> **Job**
Copy out all of the data exactly as it appears.
◇ ◇ ◇ ◇ ◇ ◇ ◇
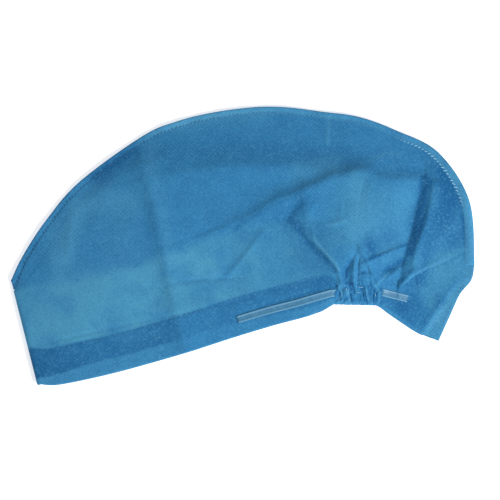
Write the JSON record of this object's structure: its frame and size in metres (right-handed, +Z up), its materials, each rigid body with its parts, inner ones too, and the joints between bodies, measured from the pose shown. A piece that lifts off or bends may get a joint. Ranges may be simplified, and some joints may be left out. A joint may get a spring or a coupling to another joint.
{
  "type": "scrub cap",
  "caption": "Disposable gathered cloth cap for medical work, lying on its side, with a flat crown seam, turned-up hem and elastic at the nape.",
  "frame": {"origin": "middle of the underside of the cap as it lies on its side", "axes": "+X along the hem from the forehead fold to the nape, +Y from the hem towards the crown, +Z up from the surface that the cap lies on"},
  "size_m": [0.2979, 0.1792, 0.0257],
  "materials": {
    "cloth_blue": "matt non-woven cloth with a fine embossed texture",
    "seam_blue": "matt welded non-woven cloth",
    "band_pale_blue": "smooth matt non-woven cloth",
    "elastic_clear": "translucent ribbed elastic tape"
  },
  "bodies": {
    "root": {"cap_sheet": "cloth_blue", "crown_seam": "seam_blue", "sweatband": "band_pale_blue", "near_elastic": "elastic_clear", "far_elastic": "elastic_clear"}
  },
  "joints": []
}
◇ ◇ ◇ ◇ ◇ ◇ ◇
> **Answer for the task**
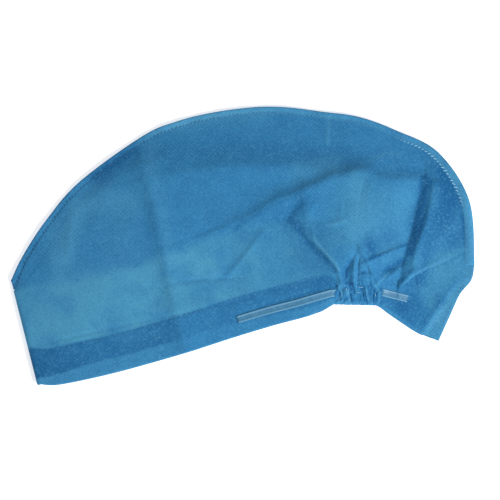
Write the JSON record of this object's structure: its frame and size in metres (right-handed, +Z up), its materials, each rigid body with its parts, inner ones too, and the joints between bodies, measured from the pose shown. A piece that lifts off or bends may get a joint. Ranges may be simplified, and some joints may be left out. A joint may get a spring or a coupling to another joint.
{
  "type": "scrub cap",
  "caption": "Disposable gathered cloth cap for medical work, lying on its side, with a flat crown seam, turned-up hem and elastic at the nape.",
  "frame": {"origin": "middle of the underside of the cap as it lies on its side", "axes": "+X along the hem from the forehead fold to the nape, +Y from the hem towards the crown, +Z up from the surface that the cap lies on"},
  "size_m": [0.2979, 0.1792, 0.0257],
  "materials": {
    "cloth_blue": "matt non-woven cloth with a fine embossed texture",
    "seam_blue": "matt welded non-woven cloth",
    "band_pale_blue": "smooth matt non-woven cloth",
    "elastic_clear": "translucent ribbed elastic tape"
  },
  "bodies": {
    "root": {"cap_sheet": "cloth_blue", "crown_seam": "seam_blue", "sweatband": "band_pale_blue", "near_elastic": "elastic_clear", "far_elastic": "elastic_clear"}
  },
  "joints": []
}